McIntyre: I would just add that we’re making a great effort to put a supply chain in place that includes multiple suppliers. We’re encouraged there will be multiple suppliers of the green laser component. And that goes along with what Alik said that we’re taking our destiny in our own hands to ensure that we’re well positioned to be a supplier to our partners for these high volume applications.

Ron Sparks: How far off is any commercial products as far as having all the tools you need to make it and market it. You’re selling some Flics, you’re putting Nomad on hold, and you’re waiting on a green laser that works well…?

Tokman: No, actually, this is one of the changes that we’re pursuing starting this year. We are not waiting for contracts, we not waiting for external funding. We know where we want to go. We are investing heavily internally to put necessary resources in place to accelerate IPM development, this will be an engine to enable Auto HUD, Aero HUD, embedded projection display, potential accessory projection display, and Color Eyewear. We’re not waiting for anything, we’re actually proceeding. We’re waiting for development agreements in place but it doesn’t slow us down on our own development. We’re improving our position going forward.
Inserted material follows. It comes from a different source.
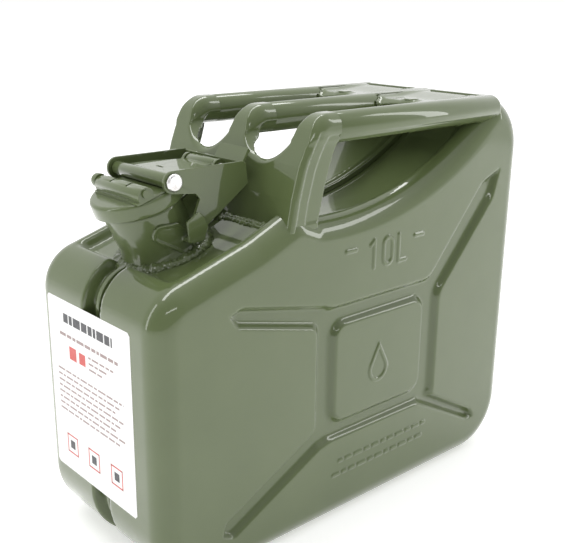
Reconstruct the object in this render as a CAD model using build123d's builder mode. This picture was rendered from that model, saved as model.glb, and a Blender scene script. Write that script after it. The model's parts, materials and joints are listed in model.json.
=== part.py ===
from build123d import *
import math
import os

# A 10 litre steel jerry can: two pressed half shells welded at a recessed seam, three
# handle tubes on a pressed bracket, and a slanted neck closed by a hinged cam-lever cap.
# Millimetres. +X is the rear, -X the spout end, +Z up. The origin is the bottom centre.

# ---- driving dimensions ----
LENGTH = 345.0  # X, front face to rear face
WIDTH = 145.0  # Y, over both pressed sides
HEIGHT = 293.0  # Z, floor to the top of the handle tubes
SHEET = 1.2  # body sheet
EDGE_R = 16.0  # rounding between the sides and the perimeter wall
BOTTOM_R = 44.0
REAR_TOP_R = 42.0
FRONT_TOP_R = 30.0
SHOULDER_X, SHOULDER_Z = -140.0, 207.0  # a point of the shoulder line
SHOULDER_SLOPE = 0.35  # rise per mm towards the rear
RIDGE_X = -62.0  # the shoulder ends in a ridge here
RIDGE_R, SADDLE_FRONT_R, HORN_R = 21.0, 12.0, 18.0  # roundings of the top line's bends
SADDLE_X, SADDLE_Z, SADDLE_R = -24.0, 225.5, 230.0  # lowest point and radius of the saddle

SEAM_HALF, SEAM_DEPTH = 9.5, 8.5  # recessed channel round the perimeter
STRIP_HALF, STRIP_T = 2.0, 4.0  # welded seam flange in the channel
TOP_RECESS, TOP_BEAD_Y = 6.5, 54.5  # the top wall lies this much below its edge beads
RECESS_X0, RECESS_X1, RECESS_Z = -145.0, 114.0, 180.0

PRESS_DEPTH = 3.5  # pressed channels of the sides
RING_R, ISLAND_R = 10.0, 9.0
RING_X0, RING_X1, RING_Z0, RING_Z1 = -46.0, 80.0, 65.0, 165.0
ISLAND_X0, ISLAND_X1, ISLAND_Z0, ISLAND_Z1 = -28.0, 62.0, 79.0, 150.0
# arms of the pressed channels: start, end (X, Z) and width
ARMS = [
    ((-42.0, 160.0), (-113.0, 177.0), 15.0),
    ((72.0, 157.0), (128.0, 219.0), 15.0),
    ((-40.0, 72.0), (-118.0, 33.5), 14.0),
    ((72.0, 68.0), (132.0, 33.0), 9.0),
]

TUBE_R, TUBE_WALL = 10.0, 1.5
TUBE_Y = WIDTH / 2 - TUBE_R - 0.5
TUBE_FRONT_X = -30.0  # the tubes start where the bracket's head ends
TUBE_END_X = 138.0
BRACKET_T = 1.6
BRACKET_HALF = WIDTH / 2 - 2.0
FINGER_Y, FINGER_R, FINGER_Z = 31.0, 18.5, 262.0  # cut-outs between the handle posts
FINGER_OPEN = 40.0  # the cut-outs are open upwards
BRIDGE_X0, BRIDGE_X1, BRIDGE_Z, BRIDGE_T = 70.0, 138.0, 288.0, 2.0
BUTTON_X, BUTTON_Y, BUTTON_R, BUTTON_H = 81.0, 34.0, 5.5, 1.5

CAP_TILT = 17.0  # the mouth leans forward by this angle
CAP_X, CAP_Z = -137.0, 248.5  # centre of the cap's top face
CAP_R, CAP_SKIRT, CAP_T = 29.5, 9.5, 1.2
MOUTH_DROP = 4.6  # mouth plane below the cap's top face
MOUTH_R, COLLAR_R = 22.0, 27.2
COLLAR_H = 6.0
NECK_RX, NECK_RY, NECK_WALL = 25.0, 26.0, 1.4
NECK_LEAN, NECK_LENGTH = 27.0, 46.0  # lean from the vertical, length below the collar
BREATHER_R, BREATHER_WALL, BREATHER_LENGTH = 3.0, 0.8, 60.0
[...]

The work is progressing and we’ve made tremendous strides in improving our focus, last year we were spread across 30 different projects. In the first half of this year, we’ve wrapped up all the legacy activities and now are focused on vital few opportunities to get us to market first, most of them except for Flic, are based on IPM engine.

Wilson: Thanks everyone for joining us on the call.

Tokman: We’re looking forward to speaking with you in three months, we expect to have progress versus today, and hopefully going to hear some good news coming first.